Pratas is closer to Hong Kong than Taiwan and hundreds of miles from the nearest American base in Japan. Taking it could give China a new launching ground for future military operations without provoking a full-scale conflict with the U.S. Despite the saber-rattling, China has many reasons to avoid a war, not least being that it could kill tens of thousands, devastate the economies on both sides and potentially lead to a nuclear confrontation. But other forces may prod China toward action: Xi’s desire to cement his legacy by gaining “lost” territory, falling public support in Taiwan for any union with China and the rise of pro-independence forces, and the U.S.’s increasingly hostile relationship with China.
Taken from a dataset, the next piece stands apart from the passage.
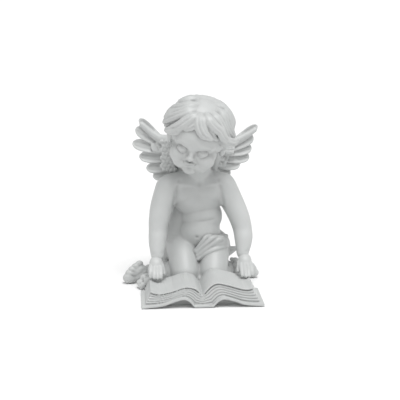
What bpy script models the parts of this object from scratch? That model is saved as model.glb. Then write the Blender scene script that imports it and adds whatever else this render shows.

The U.S. has renewed calls for China to open a hot line to help keep any military misunderstandings from escalating, so far with little success.

5. What’s been the response?

While Beijing has blamed the exercises on Tsai’s refusal to accept that both sides belong to “one China,” the increase has tracked with U.S. efforts to step up arm sales and diplomatic exchanges with Taiwan. The island’s aging air force announced in March that it expected to spend NT$2.1 billion ($76 million) more in 2021 countering PLA operations (it sends patrol aircraft, issues radio warnings and uses air-defense missile systems to monitor the activity). Taiwan has reinforced the garrison on Pratas with 200 marines, sent in anti-armor rockets and restarted a project to upgrade the airstrip. But it would be operating more than 400 kilometers from its coast and be facing the world’s largest navy.